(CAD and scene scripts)
□ □ □ □ □

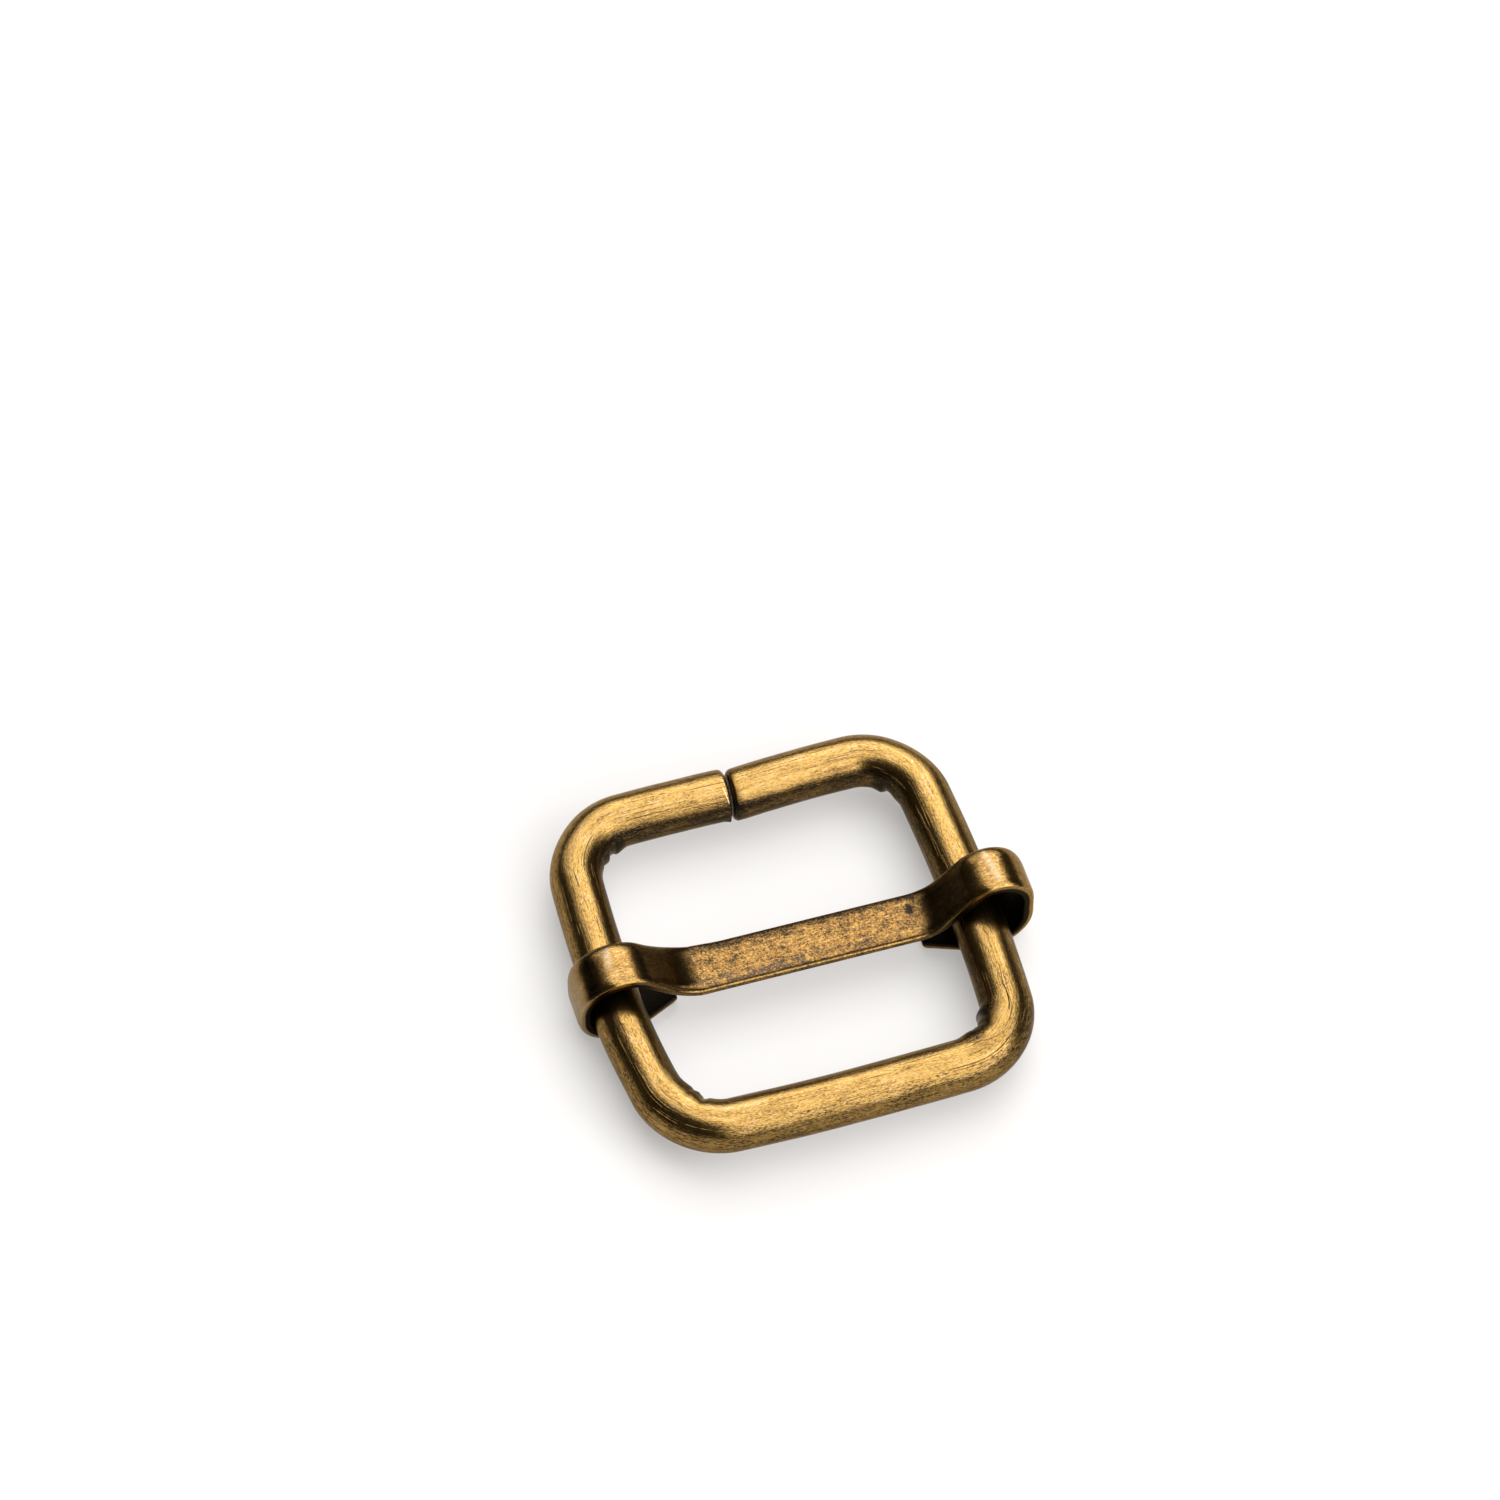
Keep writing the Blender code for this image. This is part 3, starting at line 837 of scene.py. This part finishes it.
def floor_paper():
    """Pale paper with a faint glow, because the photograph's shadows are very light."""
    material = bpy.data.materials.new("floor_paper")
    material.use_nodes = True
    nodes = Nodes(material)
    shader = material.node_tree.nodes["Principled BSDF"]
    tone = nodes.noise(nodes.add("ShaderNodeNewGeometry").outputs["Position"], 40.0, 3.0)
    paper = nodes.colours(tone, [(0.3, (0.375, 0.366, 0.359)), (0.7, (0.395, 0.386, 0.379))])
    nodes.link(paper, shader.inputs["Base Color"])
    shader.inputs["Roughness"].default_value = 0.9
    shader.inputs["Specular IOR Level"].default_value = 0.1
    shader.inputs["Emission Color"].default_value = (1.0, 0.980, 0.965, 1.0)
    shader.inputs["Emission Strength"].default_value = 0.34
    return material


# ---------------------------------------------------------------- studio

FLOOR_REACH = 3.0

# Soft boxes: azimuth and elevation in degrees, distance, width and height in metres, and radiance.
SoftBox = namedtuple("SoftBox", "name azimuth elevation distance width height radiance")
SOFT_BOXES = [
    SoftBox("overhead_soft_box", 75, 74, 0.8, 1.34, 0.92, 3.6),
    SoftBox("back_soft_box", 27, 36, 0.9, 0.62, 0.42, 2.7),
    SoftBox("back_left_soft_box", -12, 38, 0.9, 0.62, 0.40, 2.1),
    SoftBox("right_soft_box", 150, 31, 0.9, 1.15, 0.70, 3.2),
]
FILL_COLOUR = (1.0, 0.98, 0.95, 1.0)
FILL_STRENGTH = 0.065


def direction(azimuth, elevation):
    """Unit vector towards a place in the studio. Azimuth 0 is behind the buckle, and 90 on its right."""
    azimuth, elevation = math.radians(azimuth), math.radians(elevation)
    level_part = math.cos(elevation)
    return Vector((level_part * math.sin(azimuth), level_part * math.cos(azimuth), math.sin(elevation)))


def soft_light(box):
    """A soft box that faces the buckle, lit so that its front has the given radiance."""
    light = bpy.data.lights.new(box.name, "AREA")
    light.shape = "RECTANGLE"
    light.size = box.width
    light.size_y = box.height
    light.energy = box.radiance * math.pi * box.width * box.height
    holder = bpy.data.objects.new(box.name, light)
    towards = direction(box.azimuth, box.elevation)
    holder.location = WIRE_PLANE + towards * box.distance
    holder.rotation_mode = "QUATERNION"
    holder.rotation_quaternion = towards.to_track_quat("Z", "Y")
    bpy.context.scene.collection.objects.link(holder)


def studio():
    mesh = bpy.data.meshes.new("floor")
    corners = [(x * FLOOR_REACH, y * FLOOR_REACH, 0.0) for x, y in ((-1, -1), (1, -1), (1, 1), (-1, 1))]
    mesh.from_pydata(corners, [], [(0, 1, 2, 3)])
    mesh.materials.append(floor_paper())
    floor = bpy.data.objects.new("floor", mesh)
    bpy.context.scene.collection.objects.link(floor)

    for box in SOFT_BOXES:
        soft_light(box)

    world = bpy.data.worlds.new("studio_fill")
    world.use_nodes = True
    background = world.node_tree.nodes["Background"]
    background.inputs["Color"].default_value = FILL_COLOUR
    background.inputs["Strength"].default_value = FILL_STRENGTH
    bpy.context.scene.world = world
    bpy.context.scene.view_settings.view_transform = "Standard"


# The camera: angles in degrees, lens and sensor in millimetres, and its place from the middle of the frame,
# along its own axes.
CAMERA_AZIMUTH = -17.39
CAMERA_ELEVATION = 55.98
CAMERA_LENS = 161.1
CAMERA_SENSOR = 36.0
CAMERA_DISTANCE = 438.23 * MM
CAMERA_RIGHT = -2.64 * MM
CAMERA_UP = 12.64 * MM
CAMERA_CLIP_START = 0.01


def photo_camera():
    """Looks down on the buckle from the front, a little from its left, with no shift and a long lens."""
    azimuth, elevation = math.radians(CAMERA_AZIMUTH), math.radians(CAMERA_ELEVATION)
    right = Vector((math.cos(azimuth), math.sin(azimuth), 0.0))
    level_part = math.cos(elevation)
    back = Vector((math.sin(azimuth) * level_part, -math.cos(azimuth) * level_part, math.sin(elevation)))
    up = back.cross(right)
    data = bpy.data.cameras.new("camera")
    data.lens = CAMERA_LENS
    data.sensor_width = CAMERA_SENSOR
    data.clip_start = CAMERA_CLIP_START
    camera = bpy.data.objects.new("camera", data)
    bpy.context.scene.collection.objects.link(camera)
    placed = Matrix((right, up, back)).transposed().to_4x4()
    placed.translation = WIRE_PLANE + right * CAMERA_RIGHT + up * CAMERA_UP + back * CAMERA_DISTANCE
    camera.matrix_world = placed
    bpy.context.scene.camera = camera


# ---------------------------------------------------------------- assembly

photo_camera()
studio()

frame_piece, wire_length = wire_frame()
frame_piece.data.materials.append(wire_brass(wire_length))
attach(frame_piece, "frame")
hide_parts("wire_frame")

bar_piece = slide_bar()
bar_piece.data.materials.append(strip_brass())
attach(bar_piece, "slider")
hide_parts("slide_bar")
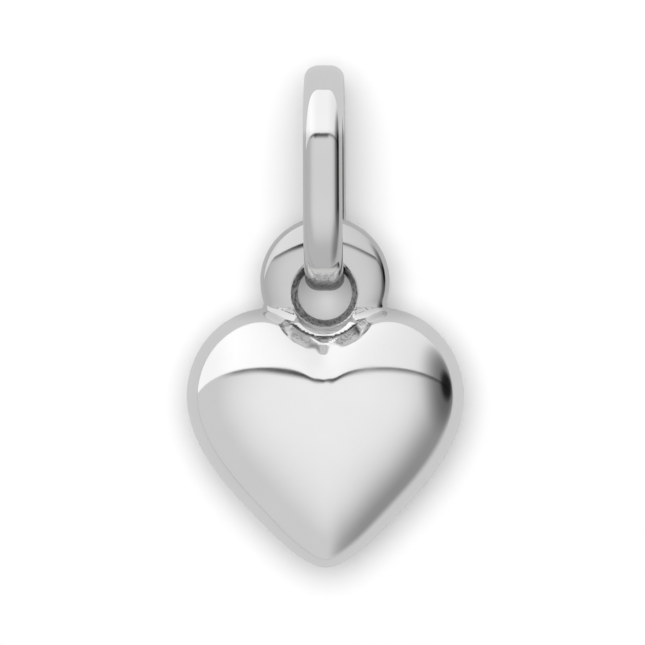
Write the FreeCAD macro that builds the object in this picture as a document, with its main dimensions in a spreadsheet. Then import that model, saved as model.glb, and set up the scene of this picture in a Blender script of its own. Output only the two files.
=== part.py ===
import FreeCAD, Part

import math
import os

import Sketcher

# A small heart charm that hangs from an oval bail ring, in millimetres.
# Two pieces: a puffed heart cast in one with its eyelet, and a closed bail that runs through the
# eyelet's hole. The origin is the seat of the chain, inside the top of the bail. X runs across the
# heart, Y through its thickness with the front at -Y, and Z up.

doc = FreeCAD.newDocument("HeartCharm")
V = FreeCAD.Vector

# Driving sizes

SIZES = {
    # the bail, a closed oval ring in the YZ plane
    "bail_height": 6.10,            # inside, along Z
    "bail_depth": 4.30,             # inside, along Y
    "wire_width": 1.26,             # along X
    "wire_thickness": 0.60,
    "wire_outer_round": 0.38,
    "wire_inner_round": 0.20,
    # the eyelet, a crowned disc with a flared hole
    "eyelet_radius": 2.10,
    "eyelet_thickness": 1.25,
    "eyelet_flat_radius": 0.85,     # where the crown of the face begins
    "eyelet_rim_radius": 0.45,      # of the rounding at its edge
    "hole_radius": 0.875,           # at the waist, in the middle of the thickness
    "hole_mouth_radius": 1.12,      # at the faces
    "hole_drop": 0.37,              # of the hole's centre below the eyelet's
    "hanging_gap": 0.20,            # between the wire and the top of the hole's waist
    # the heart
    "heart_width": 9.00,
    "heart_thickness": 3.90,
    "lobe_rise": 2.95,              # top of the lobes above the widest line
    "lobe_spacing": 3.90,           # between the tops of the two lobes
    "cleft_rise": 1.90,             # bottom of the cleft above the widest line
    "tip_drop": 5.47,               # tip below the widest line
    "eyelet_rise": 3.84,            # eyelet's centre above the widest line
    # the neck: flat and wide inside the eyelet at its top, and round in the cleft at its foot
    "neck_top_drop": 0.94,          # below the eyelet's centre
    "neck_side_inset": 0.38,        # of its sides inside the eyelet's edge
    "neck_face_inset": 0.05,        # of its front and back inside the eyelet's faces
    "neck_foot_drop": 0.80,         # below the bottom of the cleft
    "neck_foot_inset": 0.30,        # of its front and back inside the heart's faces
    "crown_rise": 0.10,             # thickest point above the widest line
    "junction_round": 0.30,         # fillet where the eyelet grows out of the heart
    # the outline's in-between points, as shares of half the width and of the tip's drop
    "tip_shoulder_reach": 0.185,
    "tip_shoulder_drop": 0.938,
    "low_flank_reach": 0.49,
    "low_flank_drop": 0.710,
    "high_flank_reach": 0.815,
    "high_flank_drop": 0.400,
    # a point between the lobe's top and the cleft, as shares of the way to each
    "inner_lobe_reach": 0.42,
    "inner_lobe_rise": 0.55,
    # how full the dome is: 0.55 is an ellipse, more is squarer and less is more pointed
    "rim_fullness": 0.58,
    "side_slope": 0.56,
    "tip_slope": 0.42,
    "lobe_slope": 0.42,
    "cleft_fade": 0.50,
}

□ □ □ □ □

__GIVEN PROBLEM__. Copy out exactly the lines running from the one with "Write the FreeCAD" to the one with "import Sketcher", including both ends, and nothing more.

__EXERCISE RESPONSE__.
Write the FreeCAD macro that builds the object in this picture as a document, with its main dimensions in a spreadsheet. Then import that model, saved as model.glb, and set up the scene of this picture in a Blender script of its own. Output only the two files.
=== part.py ===
import FreeCAD, Part

import math
import os

import Sketcher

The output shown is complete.